After a week in the city, we moved out to the seaside resort of St Kilda at the Quest St. Kilda Bayside Apartments, again, we chose these apartments for their price and location (5 minutes walk from the beach and central St Kilda). Unfortunately, their free WiFi, was limited to 250mb per day, which basically equated to a few minutes checking social media - the girls were not impressed, so we ended up purchasing unlimited WiFi.

In the summer, St Kilda must be bustling with tourists and back packers, but in winter it was pretty quiet, although almost all of the restaurants, bars and shops were open. None-the-less, we enjoyed visiting the traditional European cake and chocolate shops, Luna Park, going on beach-side walks and seeing the wild colony of fairy penguins at the end of the pier. Our favourite eating place in St Kilda was the tiny 40 Thieves & Co Middle-Eastern restaurant - great food and friendly service. 

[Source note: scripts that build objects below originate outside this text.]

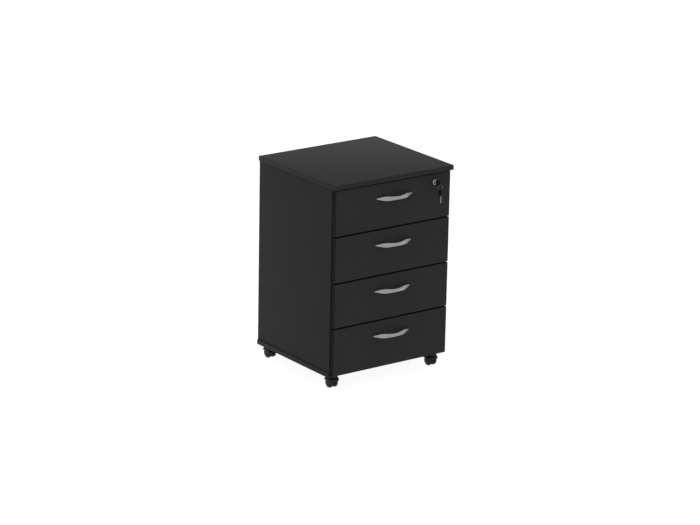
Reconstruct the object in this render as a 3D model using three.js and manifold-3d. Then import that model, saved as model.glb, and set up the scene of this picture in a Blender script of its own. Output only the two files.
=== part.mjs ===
// Rolling pedestal cabinet: four board-fronted drawers, one lock, four twin-wheel castors.
// Millimetres. +X is the cabinet's right, -Y its drawer side, +Z up, and the floor is z = 0.
// Y is counted from the drawers' front face while building. The whole part moves by SHIFT_Y last.
import * as THREE from "three";
import Module from "manifold-3d";

const wasm = await Module();
wasm.setup();

// ---- driving dimensions ----
const GAP = 0.3;                    // air left between two pieces that lie on each other
const BOARD = 16;                   // board thickness of the carcass
const CARCASS_W = 460;
const CARCASS_FRONT = 16;           // front edges of the carcass, behind the drawers' face
const BACK = 417;                   // rear face of the carcass
const BASE_Z = 44;                  // underside of the base panel, on top of the castors
const TOP_Z = 685;                  // upper face of the top panel
const TOP_W = 468;
const TOP_FRONT = -6.5;             // the top panel reaches over the drawer fronts
const BASE_W = 466;
const SHIFT_Y = -188.25;              // puts the middle of the overall depth at y = 0

const FRONT_W = 453;
const FRONT_T = 15;
const FRONT_GAP = 3;
// Middles of the gaps above and below the fronts, from the foot of the lowest front upwards.
const GAP_LEVELS = [49.5, 209.6, 360, 513.6, 667.5];

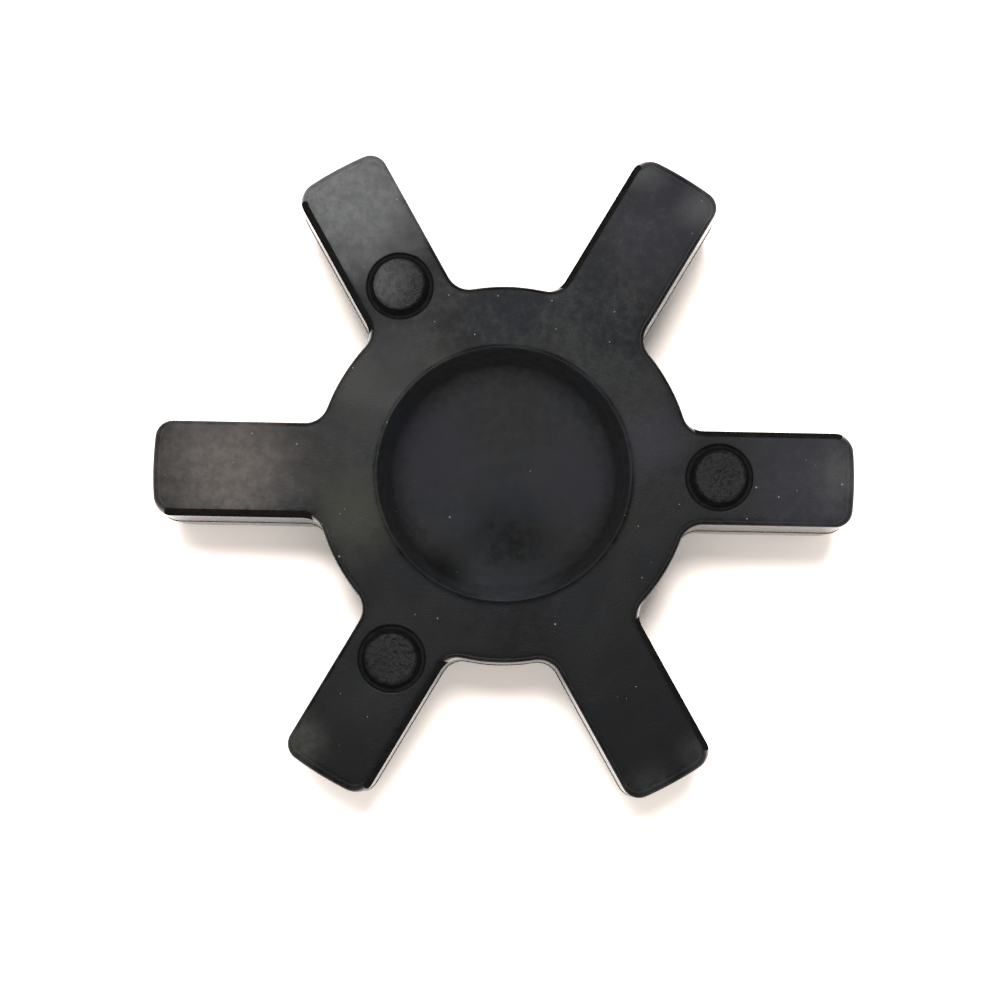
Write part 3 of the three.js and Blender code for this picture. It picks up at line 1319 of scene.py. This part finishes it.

I'm not sure if it's on in the UK yet, but we've been watching Restaurant Revolution (one of the few Australian programmes on free-to-air TV). Some of the contestants have been running a pop-up restaurant in St Kilda, and we've enjoyed watching the queues build each day!

I can't believe how fast our first two weeks have gone. We're now packing for our next adventure in Sydney...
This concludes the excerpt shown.